My friend forwarded this from the New York Times, in which self-described secularist Laura Miller explains why she enjoys The Lion, The Witch and the Wardrobe every Christmas, and by extension, Christmas itself.

My friend was saddened and disappointed by the writer's wrong understanding of the source of Christmas. For my part, I'm more or less with Flannery O'Connor -- If Christmas is not the beyond-strange act of a Creator breaking and entering His creation, passing as a weak and helpless creature beset by enemies, but instead is only a sort of Hallmark special, a cosmological Thomas Kincaide painting, then to hell with it.

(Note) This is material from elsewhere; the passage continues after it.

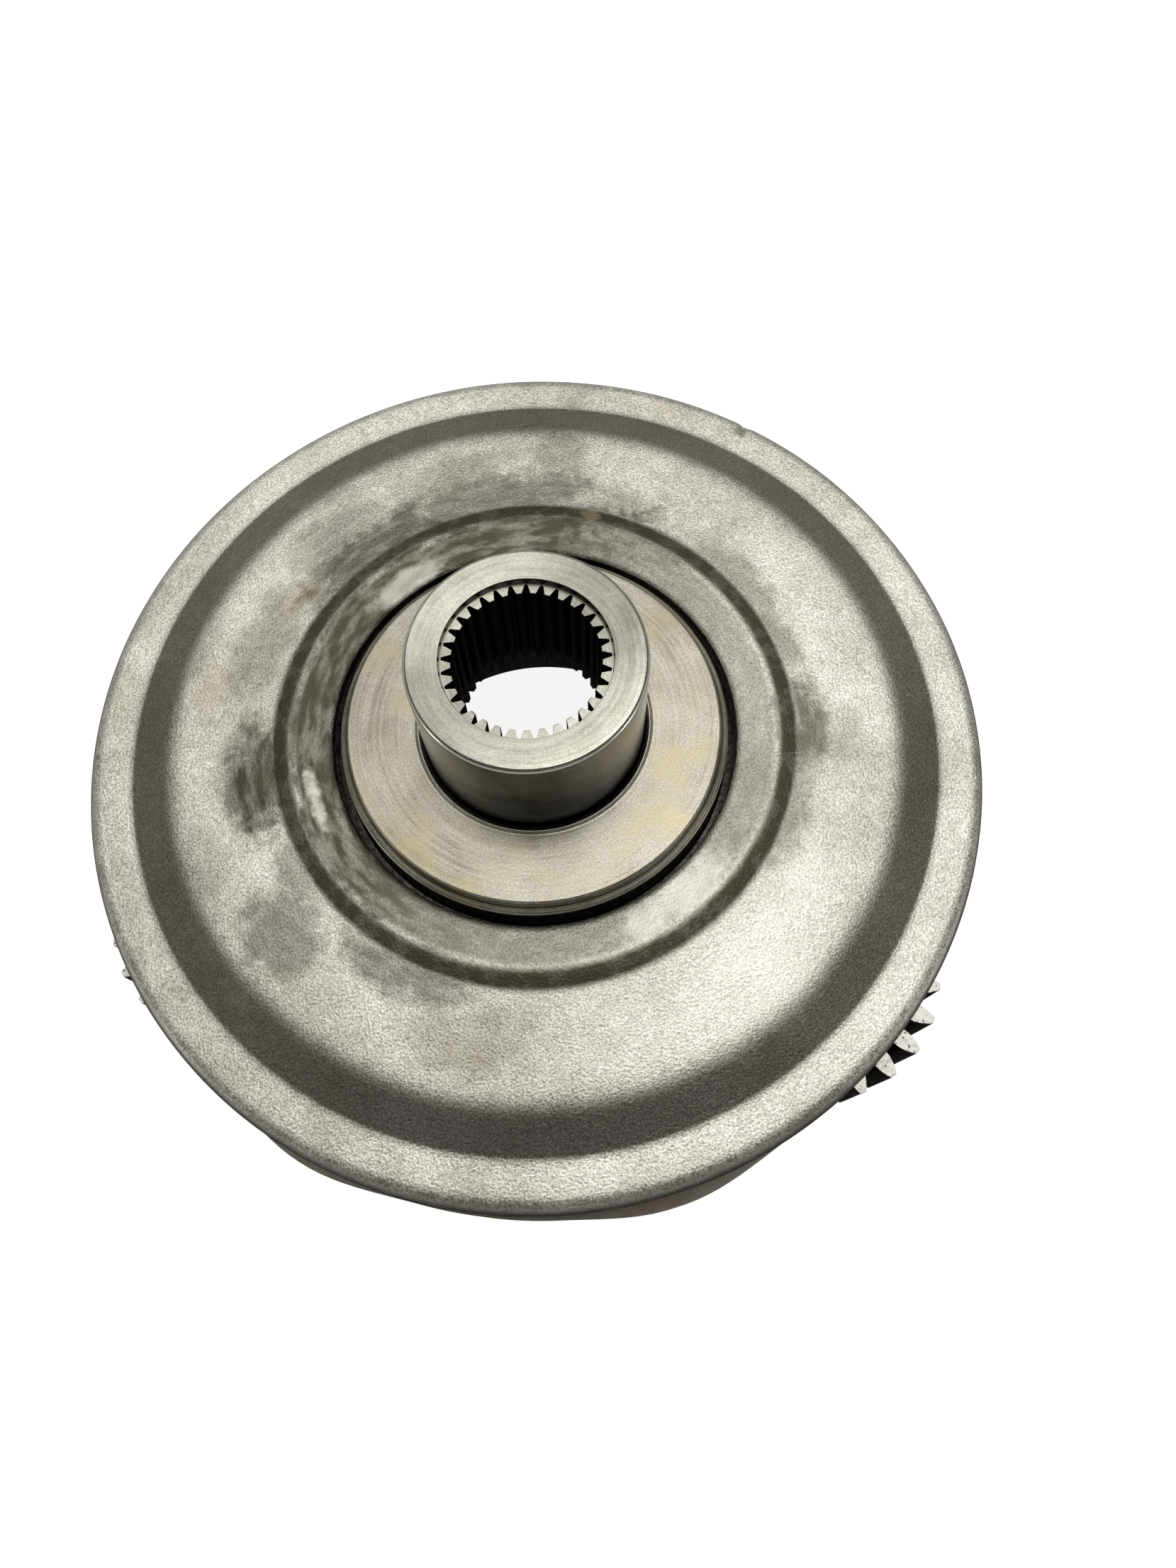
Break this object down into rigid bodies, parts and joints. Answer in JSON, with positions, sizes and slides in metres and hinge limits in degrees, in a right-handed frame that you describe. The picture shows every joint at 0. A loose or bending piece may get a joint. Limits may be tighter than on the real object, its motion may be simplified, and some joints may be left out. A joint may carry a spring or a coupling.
{
  "type": "planetary gear set",
  "caption": "Planetary gear set: a splined hub and sun gear turning spur planet gears in a round carrier, closed at the front by a stepped pressed-steel cover.",
  "frame": {"origin": "on the gear axis, in the plane of the carrier's rear face, on which the set stands", "axes": "+Z along the gear axis, out of the splined hub; +X and +Y across it, with one planet gear midway between +X and -Y"},
  "size_m": [0.1645, 0.1646, 0.0842],
  "materials": {
    "cover_steel": "grainy grey pressed steel, rubbed and stained near the hole",
    "hub_steel": "turned and ground steel with fine concentric marks",
    "gear_steel": "case-hardened gear steel, oily between the teeth",
    "carrier_iron": "dark oily iron with machined faces",
    "bearing_steel": "ground bearing steel",
    "bronze": "dull bronze"
  },
  "bodies": {
    "carrier": {"carrier_body": "carrier_iron", "carrier_front_plate": "carrier_iron", "stamped_cover": "cover_steel", "front_thrust_race": "bearing_steel", "rear_thrust_race": "bearing_steel", "pin_lock_ring": "bearing_steel", "planet_pin_1": "bearing_steel", "planet_pin_2": "bearing_steel", "planet_pin_3": "bearing_steel", "front_washer_1": "bronze", "front_washer_2": "bronze", "front_washer_3": "bronze", "rear_washer_1": "bronze", "rear_washer_2": "bronze", "rear_washer_3": "bronze"},
    "sun": {"sun_gear": "hub_steel"},
    "planet_1": {"planet_gear_1": "gear_steel"},
    "needles_1": {"needle_bearing_1": "bearing_steel"},
    "planet_2": {"planet_gear_2": "gear_steel"},
    "needles_2": {"needle_bearing_2": "bearing_steel"},
    "planet_3": {"planet_gear_3": "gear_steel"},
    "needles_3": {"needle_bearing_3": "bearing_steel"},
    "front_thrust_cage": {"front_thrust_bearing": "bearing_steel"},
    "rear_thrust_cage": {"rear_thrust_bearing": "bearing_steel"}
  },
  "joints": [
    {"name": "sun_spin", "type": "hinge", "parent": "carrier", "child": "sun", "pos_m": [0, 0, 0.05], "axis": [0, 0, 1], "continuous": true},
    {"name": "planet_1_spin", "type": "hinge", "parent": "carrier", "child": "planet_1", "pos_m": [0.04387, -0.04387, 0.02], "axis": [0, 0, 1], "continuous": true},
    {"name": "needles_1_spin", "type": "hinge", "parent": "carrier", "child": "needles_1", "pos_m": [0.04387, -0.04387, 0.02], "axis": [0, 0, 1], "continuous": true},
    {"name": "planet_2_spin", "type": "hinge", "parent": "carrier", "child": "planet_2", "pos_m": [0.01606, 0.05993, 0.02], "axis": [0, 0, 1], "continuous": true},
    {"name": "needles_2_spin", "type": "hinge", "parent": "carrier", "child": "needles_2", "pos_m": [0.01606, 0.05993, 0.02], "axis": [0, 0, 1], "continuous": true},
    {"name": "planet_3_spin", "type": "hinge", "parent": "carrier", "child": "planet_3", "pos_m": [-0.05993, -0.01606, 0.02], "axis": [0, 0, 1], "continuous": true},
    {"name": "needles_3_spin", "type": "hinge", "parent": "carrier", "child": "needles_3", "pos_m": [-0.05993, -0.01606, 0.02], "axis": [0, 0, 1], "continuous": true},
    {"name": "front_thrust_spin", "type": "hinge", "parent": "carrier", "child": "front_thrust_cage", "pos_m": [0, 0, 0.05], "axis": [0, 0, 1], "continuous": true},
    {"name": "rear_thrust_spin", "type": "hinge", "parent": "carrier", "child": "rear_thrust_cage", "pos_m": [0, 0, 0.05], "axis": [0, 0, 1], "continuous": true}
  ],
  "couplings": [
    {"joint": "planet_1_spin", "follows": "sun_spin", "ratio": -1.8696},
    {"joint": "needles_1_spin", "follows": "sun_spin", "ratio": -1.079},
    {"joint": "planet_2_spin", "follows": "sun_spin", "ratio": -1.8696},
    {"joint": "needles_2_spin", "follows": "sun_spin", "ratio": -1.079},
    {"joint": "planet_3_spin", "follows": "sun_spin", "ratio": -1.8696},
    {"joint": "needles_3_spin", "follows": "sun_spin", "ratio": -1.079},
    {"joint": "front_thrust_spin", "follows": "sun_spin", "ratio": 0.5},
    {"joint": "rear_thrust_spin", "follows": "sun_spin", "ratio": 0.5}
  ]
}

For me, it's the breaking and entering that makes the rest of it -- Father Christmas, the Yule log, even our funny little Chinese-made whirligig Nativity scene, which this year we're powering with Hannukah candles -- make sense. As we all know from history, weather, and science fiction, when one world breaks into another, there's a lot of swirling and mixing, and surprising things attach to each other. No wonder, then, that everywhere Christmas goes, local reminders that winter doesn't last forever get attached to it (and I'm not entering the argument over whether the Roman solar feast arose before or after the arrival of the Christians, because it makes no difference).

But if the writer likes the Hallmark-Kincaide-Picadilly smorgasbord aspect of the Holiday Season, then she's welcome to her enjoyment. To me, it's like eating the paper wrapped around the chocolate truffles, but if someone doesn't believe that the truffles are edible or even exist, what can you say to prove otherwise?